Sekjen PBB: Sudan Berada di Ambang Perang Saudara Skala Penuh
KAIRO, SATUHARAPAN.COM-Sekretaris Jenderal PBB (Perserikatan Bangsa-bangsa), Antonio Guterres, mengatakan bahwa Sudan berada di ambang "perang saudara skala penuh" ketika bentrokan sengit antara para jenderal yang bersaing terus berlanjut pada hari Minggu (9/7) di ibu kota, Khartoum.
Dia memperingatkan pada Sabtu (8/7) malam bahwa perang antara militer Sudan dan pasukan paramiliter yang kuat kemungkinan akan mengguncang seluruh wilayah, menurut Farhan Haq, wakil juru bicara sekretaris jenderal.
Sudan jatuh ke dalam kekacauan setelah berbulan-bulan ketegangan antara panglima militer Jenderal Abdel-Fattah Burhan, dan saingannya Jenderal Mohammed Hamdan Dagalo, komandan Pasukan Dukungan Cepat paramiliter (RSF) , meledak menjadi pertempuran terbuka pada pertengahan April.
Menteri Kesehatan Sudan, Haitham Mohammed Ibrahim, mengatakan dalam komentar di televisi bulan lalu bahwa bentrokan tersebut telah menewaskan lebih dari 3.000 orang dan melukai lebih dari 6.000 lainnya.

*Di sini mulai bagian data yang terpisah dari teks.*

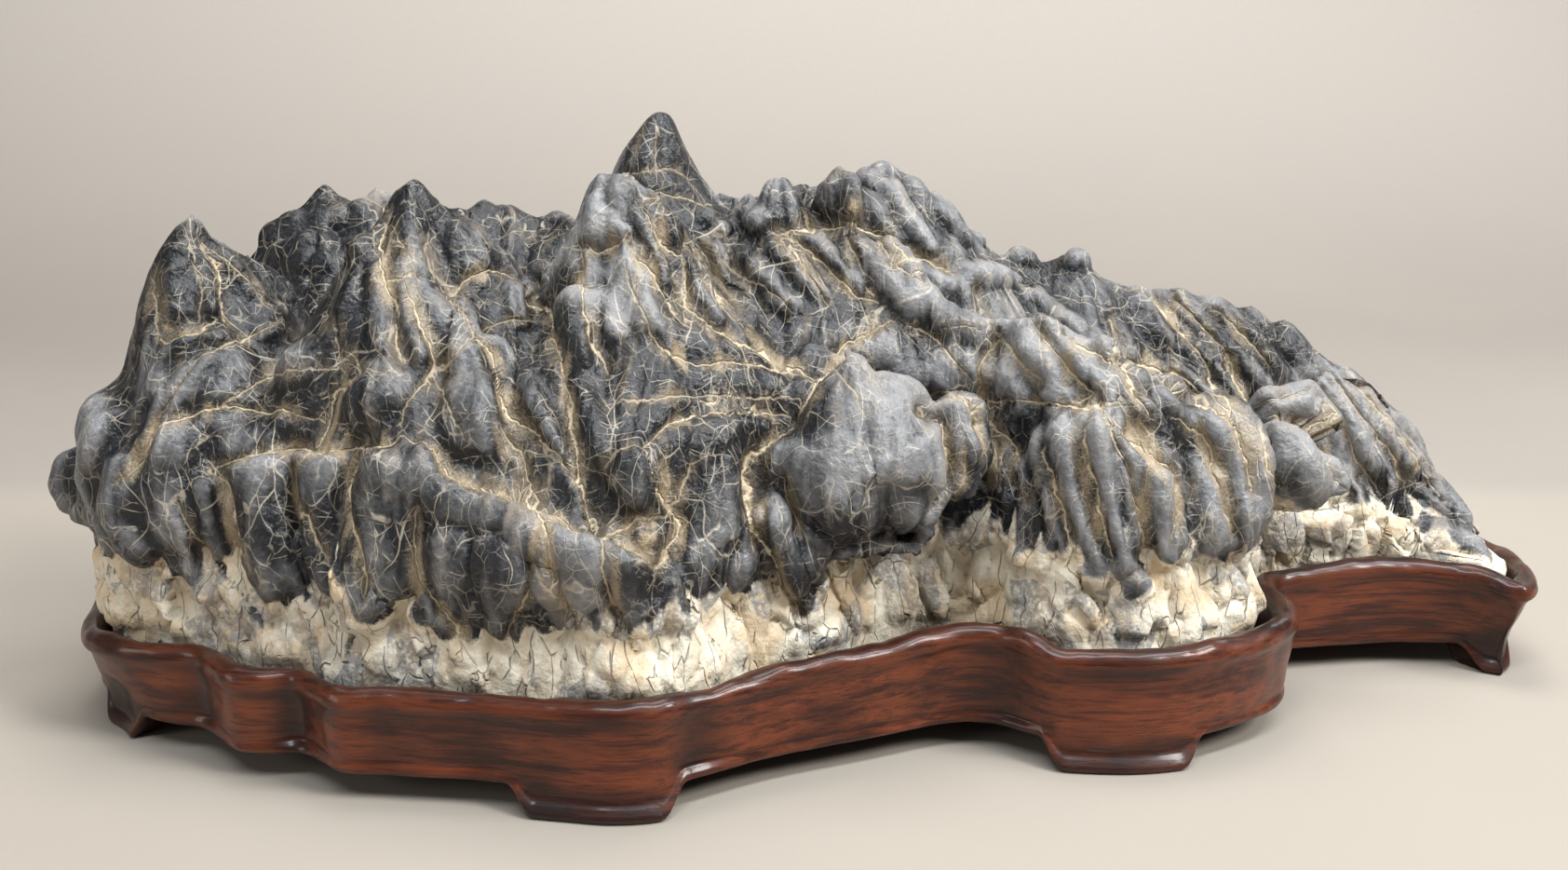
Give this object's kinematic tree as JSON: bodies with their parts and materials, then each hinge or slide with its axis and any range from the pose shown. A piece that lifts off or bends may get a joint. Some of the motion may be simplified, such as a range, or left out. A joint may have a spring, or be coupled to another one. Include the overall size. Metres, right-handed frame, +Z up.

Penghitungan kematian, bagaimanapun, sangat mungkin jauh lebih tinggi. Lebih dari 2,9 juta orang telah meninggalkan rumah mereka ke daerah yang lebih aman di dalam Sudan atau menyeberang ke negara tetangga, menurut data PBB.
Pertempuran itu terjadi 18 bulan setelah kedua jenderal itu memimpin kudeta militer pada Oktober 2021 yang menggulingkan pemerintah transisi sipil yang didukung Barat. Konflik tersebut memupus harapan Sudan akan transisi damai menuju demokrasi setelah pemberontakan rakyat memaksa militer mencopot otokrat lama, Omar al-Bashir, pada April 2019.
Perang telah mengubah ibu kota Khartoum dan daerah perkotaan lainnya di seluruh negeri menjadi medan perang.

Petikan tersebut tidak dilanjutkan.